Article publié le 02 / 09 / 2019.

Cette rubrique invite un expert à faire part d’un message qu’il juge important dans le contexte actuel. Philippe Hiligsmann expose les résultats d’un projet multidisciplinaire et interuniversitaire sur les conditions favorisant l’apprentissage des langues en général et, en particulier, en immersion.

On lit et entend souvent que l’enseignement des langues en Belgique francophone est mauvais et que l’immersion est la méthode d’enseignement idéale. Ces affirmations n’étant la plupart du temps pas étayées scientifiquement, des chercheuses et chercheurs de l’UCLouvain et de l’UNamur (1) ont étudié dans le cadre d’un large projet multidisciplinaire les conditions qui favorisent l’apprentissage des langues en général et en immersion en particulier (2).
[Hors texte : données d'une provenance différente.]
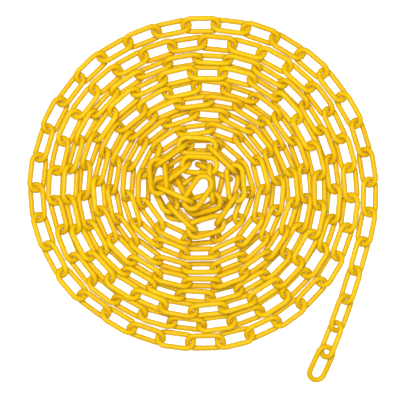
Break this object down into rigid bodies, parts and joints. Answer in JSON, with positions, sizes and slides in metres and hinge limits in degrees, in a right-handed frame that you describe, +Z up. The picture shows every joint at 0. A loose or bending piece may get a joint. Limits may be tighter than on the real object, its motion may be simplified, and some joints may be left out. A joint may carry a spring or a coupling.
{
  "type": "plastic barrier chain",
  "caption": "Yellow moulded-plastic barrier chain of long round-wire links, coiled flat turn by turn with one end led out and the other laid over the middle.",
  "frame": {"origin": "middle of the coil's outline in plan, on the surface that it lies on", "axes": "+Z up out of the coil; +X towards the side where the free end leaves the coil; the free end points towards -Y"},
  "size_m": [0.4128, 0.4308, 0.0662],
  "materials": {
    "yellow_plastic": "satin moulded polyethylene, coloured through"
  },
  "bodies": {
    "end_link": {"end_link": "yellow_plastic"},
    "link_002": {"link_002": "yellow_plastic"},
    "link_003": {"link_003": "yellow_plastic"},
    "link_004": {"link_004": "yellow_plastic"},
    "link_005": {"link_005": "yellow_plastic"},
    "link_006": {"link_006": "yellow_plastic"},
    "link_007": {"link_007": "yellow_plastic"},
    "link_008": {"link_008": "yellow_plastic"},
    "link_009": {"link_009": "yellow_plastic"},
    "link_010": {"link_010": "yellow_plastic"},
    "link_011": {"link_011": "yellow_plastic"},
    "link_012": {"link_012": "yellow_plastic"},
    "link_013": {"link_013": "yellow_plastic"},
    "link_014": {"link_014": "yellow_plastic"},
    "link_015": {"link_015": "yellow_plastic"},
    "link_016": {"link_016": "yellow_plastic"},
    "link_017": {"link_017": "yellow_plastic"},
    "link_018": {"link_018": "yellow_plastic"},
    "link_019": {"link_019": "yellow_plastic"},
    "link_020": {"link_020": "yellow_plastic"},
    "coil": {"rest_link": "yellow_plastic", "run_022_026": "yellow_plastic", "run_027_031": "yellow_plastic", "run_032_036": "yellow_plastic", "run_037_042": "yellow_plastic", "run_043_047": "yellow_plastic", "run_048_052": "yellow_plastic", "run_053_057": "yellow_plastic", "run_058_063": "yellow_plastic", "run_064_068": "yellow_plastic", "run_069_073": "yellow_plastic", "run_074_079": "yellow_plastic", "run_080_084": "yellow_plastic", "run_085_089": "yellow_plastic", "run_090_094": "yellow_plastic", "run_095_100": "yellow_plastic", "run_101_105": "yellow_plastic", "run_106_110": "yellow_plastic", "run_111_116": "yellow_plastic", "run_117_121": "yellow_plastic", "run_122_126": "yellow_plastic", "run_127_131": "yellow_plastic", "run_132_137": "yellow_plastic", "run_138_142": "yellow_plastic", "run_143_147": "yellow_plastic", "run_148_152": "yellow_plastic", "run_153_158": "yellow_plastic", "run_159_163": "yellow_plastic", "run_164_168": "yellow_plastic", "run_169_174": "yellow_plastic", "run_175_179": "yellow_plastic", "run_180_184": "yellow_plastic", "run_185_189": "yellow_plastic", "run_190_195": "yellow_plastic", "run_196_200": "yellow_plastic", "run_201_205": "yellow_plastic", "run_206_211": "yellow_plastic", "link_212": "yellow_plastic", "link_213": "yellow_plastic", "inner_end_link": "yellow_plastic"}
  },
  "joints": [
    {"name": "end_link_hook", "type": "hinge", "parent": "link_002", "child": "end_link", "pos_m": [0.14455, -0.17969, 0.01047], "axis": [0, 0, 1], "range_deg": [-30, 35]},
    {"name": "link_002_hook", "type": "hinge", "parent": "link_003", "child": "link_002", "pos_m": [0.15639, -0.14975, 0.01047], "axis": [0, 0, -1], "range_deg": [-40, 30]},
    {"name": "link_003_hook", "type": "hinge", "parent": "link_004", "child": "link_003", "pos_m": [0.16795, -0.11725, 0.01047], "axis": [0, 0, 1], "range_deg": [-30, 35]},
    {"name": "link_004_hook", "type": "hinge", "parent": "link_005", "child": "link_004", "pos_m": [0.17864, -0.0835, 0.01047], "axis": [0, 0, -1], "range_deg": [-20, 20]},
    {"name": "link_005_hook", "type": "hinge", "parent": "link_006", "child": "link_005", "pos_m": [0.18838, -0.04929, 0.00952], "axis": [0, 0, 1], "range_deg": [0, 20]},
    {"name": "link_006_hook", "type": "hinge", "parent": "link_007", "child": "link_006", "pos_m": [0.1952, -0.01459, 0.01012], "axis": [0, 0, -1], "range_deg": [-25, 0]},
    {"name": "link_007_hook", "type": "hinge", "parent": "link_008", "child": "link_007", "pos_m": [0.19587, 0.02067, 0.00927], "axis": [0, 0, 1], "range_deg": [0, 25]},
    {"name": "link_008_hook", "type": "hinge", "parent": "link_009", "child": "link_008", "pos_m": [0.19031, 0.05564, 0.00927], "axis": [0, 0, -1], "range_deg": [-20, 0]},
    {"name": "link_009_hook", "type": "hinge", "parent": "link_010", "child": "link_009", "pos_m": [0.17969, 0.08992, 0.00963], "axis": [0, 0, 1], "range_deg": [0, 30]},
    {"name": "link_010_hook", "type": "hinge", "parent": "link_011", "child": "link_010", "pos_m": [0.16252, 0.1205, 0.00927], "axis": [0, 0, -1], "range_deg": [-30, 0]},
    {"name": "link_011_hook", "type": "hinge", "parent": "link_012", "child": "link_011", "pos_m": [0.14085, 0.14849, 0.00927], "axis": [0, 0, 1], "range_deg": [0, 30]},
    {"name": "link_012_hook", "type": "hinge", "parent": "link_013", "child": "link_012", "pos_m": [0.11405, 0.17111, 0.00953], "axis": [0, 0, -1], "range_deg": [-20, 0]},
    {"name": "link_013_hook", "type": "hinge", "parent": "link_014", "child": "link_013", "pos_m": [0.08379, 0.18982, 0.00927], "axis": [0, 0, 1], "range_deg": [0, 25]},
    {"name": "link_014_hook", "type": "hinge", "parent": "link_015", "child": "link_014", "pos_m": [0.05029, 0.20126, 0.00927], "axis": [0, 0, -1], "range_deg": [-25, 0]},
    {"name": "link_015_hook", "type": "hinge", "parent": "link_016", "child": "link_015", "pos_m": [0.01483, 0.20568, 0.00974], "axis": [0, 0, 1], "range_deg": [0, 30]},
    {"name": "link_016_hook", "type": "hinge", "parent": "link_017", "child": "link_016", "pos_m": [-0.02014, 0.20488, 0.00927], "axis": [0, 0, -1], "range_deg": [-35, 0]},
    {"name": "link_017_hook", "type": "hinge", "parent": "link_018", "child": "link_017", "pos_m": [-0.05482, 0.19774, 0.00927], "axis": [0, 0, 1], "range_deg": [0, 30]},
    {"name": "link_018_hook", "type": "hinge", "parent": "link_019", "child": "link_018", "pos_m": [-0.08781, 0.18493, 0.00927], "axis": [0, 0, -1], "range_deg": [-20, 0]},
    {"name": "link_019_hook", "type": "hinge", "parent": "link_020", "child": "link_019", "pos_m": [-0.11898, 0.16708, 0.00944], "axis": [0, 0, 1], "range_deg": [0, 30]},
    {"name": "link_020_hook", "type": "hinge", "parent": "coil", "child": "link_020", "pos_m": [-0.14442, 0.1429, 0.00927], "axis": [0, 0, -1], "range_deg": [-35, 0]}
  ]
}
L’objectif de cette recherche était d’étudier l’impact de l’apprentissage des langues sur le fonctionnement cognitif, linguistique et socio-affectif des apprenants du néerlandais et de l’anglais, tant dans l’enseignement traditionnel qu’en immersion.

Le projet de recherche, qui a débuté en 2014, a été réalisé en partenariat avec 22 écoles primaires et secondaires présentes en Wallonie. Au total, plus de 900 élèves ont été suivis du début de la 5e à la fin de la 6primaire et du début de la 5e à la fin de la 6e secondaire.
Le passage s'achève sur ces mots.